Ever wondered why this category of people gives you bad vibes? In most cases, overly nice people have good intentions, but their behavior can still be very annoying for some of us. In this brief article we’ll have a look at five possible reasons this happens so you can better deal with them (whether it’s friends or strangers).
Here we go…
1. Overly nice people can come off as fake
If you’re not used to interacting with people who genuinely care about others, those who are overly nice may look like a potential danger. It may seem like they have ulterior motives, kind of like a salesperson who smiles 24/7.
While the world is full of people like that, assuming all overly nice people are fake is a bit too cynical. But some of us may have learned to be skeptical in order to be less vulnerable emotionally, so when we see someone who doesn’t match our idea of how people behave, we may become defensive, or at least find them really annoying.
2. Overly nice people are different
Subconsciously, human beings are terrified of things they don’t know or can’t understand. It comes from our survival instinct — we tend to avoid people and things we don’t know because there’s a possibility they may be dangerous.
Overly nice people can be annoying because they behave differently; their behavior is not average. If you interact with someone who is overly nice, your brain may start asking questions like “what is this person trying to hide?” or “why doesn’t this person act just like everyone else?”, and get a bit scared. This is especially true if the other person is a stranger.
3. It may be just a cultural issue
Did you grow up in the kind of culture where you should never ever trust anyone no matter what? Did you somehow learn that other people are a constant threat, and it’s always best to be as reserved as possible? Sadly, in some cultures people have become so convinced that human beings are intrinsically selfish, or even evil, that they can no longer imagine someone who’s genuinely nice.
But if you have ever had the opportunity to live in a different country (or at least you have traveled for a while), you may have noticed that in some cultures you can’t be “overly nice” because being nice is expected — that’s just how people behave.

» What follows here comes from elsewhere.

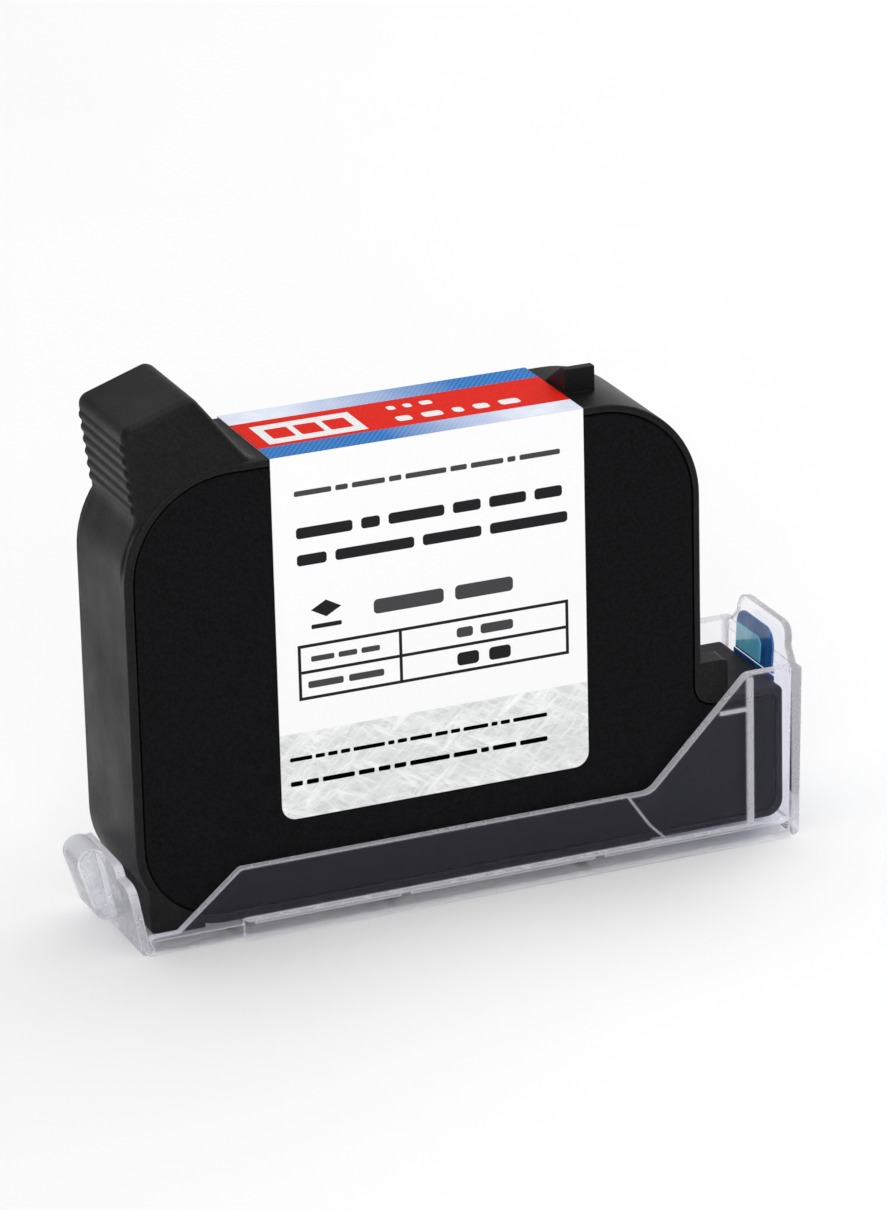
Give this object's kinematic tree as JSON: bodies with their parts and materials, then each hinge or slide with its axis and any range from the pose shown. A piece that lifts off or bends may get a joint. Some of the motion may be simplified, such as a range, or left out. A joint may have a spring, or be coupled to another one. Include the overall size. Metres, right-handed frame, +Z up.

However, in other cultures, perhaps in the one you grew up in, being nice is interpreted as a red flag and that may influence the way you look at others.
4. Overly nice people may make you jealous
Nice people can be sad, tired, stressed out, or angry just like anybody else. However, they have learned to maintain a positive attitude — they may smile even though they’re upset, and may not talk about any of their issues spontaneously, perhaps in order to avoid awkwardness.
For this reason, overly nice people may look like they have perfect lives; it may seem that they live in a bubble of happiness and never experience any kind of negative emotions, and this can be very annoying for some. The truth is that the vast majority of them simply choose to have a positive attitude, which may or may not reflect their true feelings; it doesn’t mean they are fake, that’s just how they function.
5. Overly nice people can come off as too friendly
The fifth possible reason overly nice people can be annoying is if they come off as too friendly. We all like to talk to our close friends or people we already know in general, but strangers who feel the need to randomly initiate conversations with everyone can definitely be intimidating… or annoying.
It’s great knowing someone cares about us or is willing to help, but there is such a thing as being too friendly, and it usually translates to being invasive (think of the shop assistant who won’t leave you alone, or the colleague who keeps asking questions during your lunch break). Overly nice people may tend to do that more than others.
Is it bad to be overly nice?
Being a nice person in general can only be a good thing, however the word “overly” itself indicates some kind of issue. This could be insecurity, or lack of awareness of social dynamics; or even worse, as we’ve seen earlier, being fake or having ulterior motives.
If you ever have to deal with someone who seems overly nice, ask yourself what their intention is, and try to find a more accurate definition of their behavior. Are they too nice, or too invasive? Too polite, or not assertive enough? It’s important to be clear on who the other person is and why they behave in a way that bothers you.
The majority of people who seem overly nice are just… nice, and although their behavior may be a bit irritating for some, that’s not really an issue. You simply have to recognize those cases in which people are being nice for the wrong reason, so you can detach from them.
If you think you may come off as overly nice, again, this isn’t something you need to fix. Just make sure you don’t suppress your emotions too often, and pay attention to how people respond to your behavior. If others tend to take advantage of your good nature, learn to say no and become more assertive — the more you practice, the easier it’ll be.